We have no idea, you have no idea what hang, you see, you think you do, I think I do, but the reason Esau wasn't concerned is because when he thought about what he was giving up, everything was just right here in front of him. Jacob knew better. Everybody who hears this story knows better. When people tell this story, we just laugh. Who will do that? I could do that. You could do that. And perhaps you're listening to this message going, I wish I'd heard this three months ago, three years ago, 10 years ago, because I've done that.
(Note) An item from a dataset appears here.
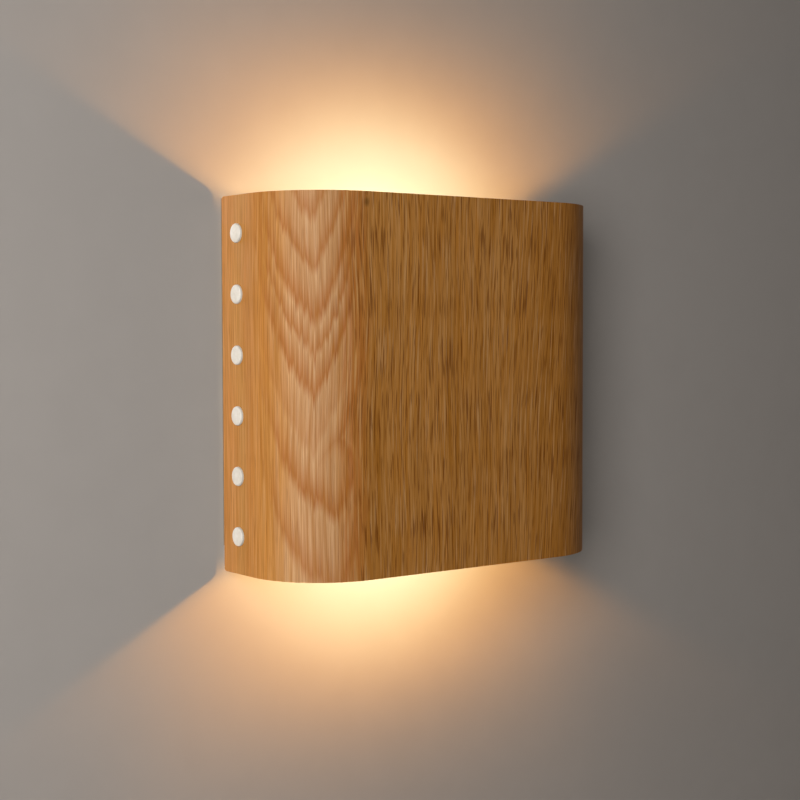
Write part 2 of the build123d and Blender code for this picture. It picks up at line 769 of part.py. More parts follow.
def main():
    save("wall_bracket", wall_bracket())
    save("hanging_studs", *[hanging_stud(side * stud_spacing / 2) for side in (-1, 1)])
    save("veneer_shade", shade_skin(0, veneer_thickness))
    save("shade_liner", shade_skin(veneer_thickness, liner_thickness))
    save("back_frame", back_frame())
    heads = [rivet_head(z) for z in rivet_heights()]
    backs = [rivet_back(z) for z in rivet_heights()]
    save("rivet_heads_right", *heads)
    save("rivet_backs_right", *backs)
    save("rivet_heads_left", *[other_side(head) for head in heads])
    save("rivet_backs_left", *[other_side(back) for back in backs])
    save("cable_grommet", cable_grommet())
    save("lampholder_carrier", lampholder_carrier())
    carrier_screws = [m4_screw(x, z, carrier_web_y) for x, z in m4_places()[:-1]]
    save("carrier_screws", *carrier_screws)
    save("plate_nuts", *[m4_nut(x, z) for x, z in m4_places()])
    holder = lampholder()
    contacts = [lampholder_contact(side) for side in (-1, 1)]
    screws = [holder_screw(side) for side in (-1, 1)]
    save("upper_lampholder", holder)
    save("lower_lampholder", flipped(holder))
    save("upper_contacts", *contacts)
    save("lower_contacts", *[flipped(contact) for contact in contacts])
    save("lampholder_screws", *screws, *[flipped(screw) for screw in screws])
    pins = [bulb_pin(side) for side in (-1, 1)]
    for name, pieces in (
        ("bulb_base", [bulb_base()]),
        ("bulb_pins", pins),
        ("bulb_envelope", [bulb_envelope()]),
        ("bulb_core", [bulb_core()]),
    ):
        save(f"upper_{name}", *pieces)
        save(f"lower_{name}", *[flipped(piece) for piece in pieces])
    save("terminal_block", terminal_block())
    save("terminal_barrels", *[terminal_barrel(z) for z in pole_heights()])
    grub_places = [
        (terminal_x + side * barrel_screw_offset, z) for z in pole_heights() for side in (-1, 1)
    ]
    save("terminal_screws", *[terminal_screw(x, z) for x, z in grub_places])
    save("terminal_fixing_screw", terminal_fixing_screw())
    save("earth_ring_terminal", earth_ring())
    save("earth_washer", earth_washer())
    earth_seat_y = plate_front_y - ring_thickness - washer_thickness
    save("earth_screw", m4_screw(earth_x, earth_z, earth_seat_y))
    live, neutral = lampholder_leads()
    save("live_leads", *live)
    save("neutral_leads", *neutral)
    save("earth_lead", earth_lead())


main()
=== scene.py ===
import json
import math

import bpy
from mathutils import Matrix, Vector

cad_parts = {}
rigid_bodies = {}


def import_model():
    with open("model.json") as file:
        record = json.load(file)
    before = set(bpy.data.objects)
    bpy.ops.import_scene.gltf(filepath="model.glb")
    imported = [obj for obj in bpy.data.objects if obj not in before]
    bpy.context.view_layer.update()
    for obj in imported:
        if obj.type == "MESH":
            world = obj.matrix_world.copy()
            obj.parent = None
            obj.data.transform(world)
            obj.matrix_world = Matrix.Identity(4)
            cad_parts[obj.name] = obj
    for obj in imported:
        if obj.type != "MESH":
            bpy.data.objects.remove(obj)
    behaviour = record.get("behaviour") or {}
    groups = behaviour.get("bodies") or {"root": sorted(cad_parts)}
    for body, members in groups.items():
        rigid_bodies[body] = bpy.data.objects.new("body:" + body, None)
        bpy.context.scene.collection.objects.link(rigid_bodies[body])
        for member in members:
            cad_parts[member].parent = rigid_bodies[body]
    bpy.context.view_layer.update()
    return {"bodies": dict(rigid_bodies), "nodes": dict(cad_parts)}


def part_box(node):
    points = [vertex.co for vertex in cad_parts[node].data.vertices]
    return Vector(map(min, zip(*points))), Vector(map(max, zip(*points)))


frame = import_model()

# Looks of a bent oak-veneer wall sconce, shining up and down a pale wall. Lengths are in millimetres and
# become metres where Blender takes them. Colours are written as they are seen, 0 to 255.
MM = 0.001

# The shade's sheet, as the part has it
SHADE_LOW, SHADE_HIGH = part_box("veneer_shade")
SHADE_HALF_WIDTH = SHADE_HIGH.x / MM
SHADE_FRONT = SHADE_LOW.y / MM
SHADE_HALF_HEIGHT = SHADE_HIGH.z / MM
CORNER_RADIUS = 48.0
FLAT_HALF_WIDTH = SHADE_HALF_WIDTH - CORNER_RADIUS
CORNER_CENTRE_Y = SHADE_FRONT + CORNER_RADIUS
QUARTER_BEND = CORNER_RADIUS * math.pi / 2

# Camera: where the photograph was taken from
VIEW_AZIMUTH = -36.76
VIEW_ELEVATION = 2.80
VIEW_ROLL = -0.16
VIEW_DISTANCE = 989.0
VIEW_ASIDE = 9.08
VIEW_RAISE = -12.85
FOCAL_PIXELS = 1557.0
IMAGE_PIXELS = 800.0
SENSOR_WIDTH = 36.0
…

So here's the challenge. Would you be willing to stand up straight, sit up straight and decide once and for all now that you know what's at stake. I will not, I will not trade what I value most for something I have an appetite for now. I am not gonna trade what I value most, my preferred future, I'm not gonna trade what I value most, what I know God has for me in the future. I'm not gonna trade what I value most for something that's just an appetite that I have right now. And then would you just do what you ought to do even if it costs you? You'll be glad you did. The people who love you most will be glad you did. The people who depend on you will be glad you did. And the people you love most will be glad you did as well. So what's your bowl of stew? Do don't trade your future, don't trade your story, don't trade your legacy, don't trade your future relationships for a bowl of stew. Just do what you know you ought.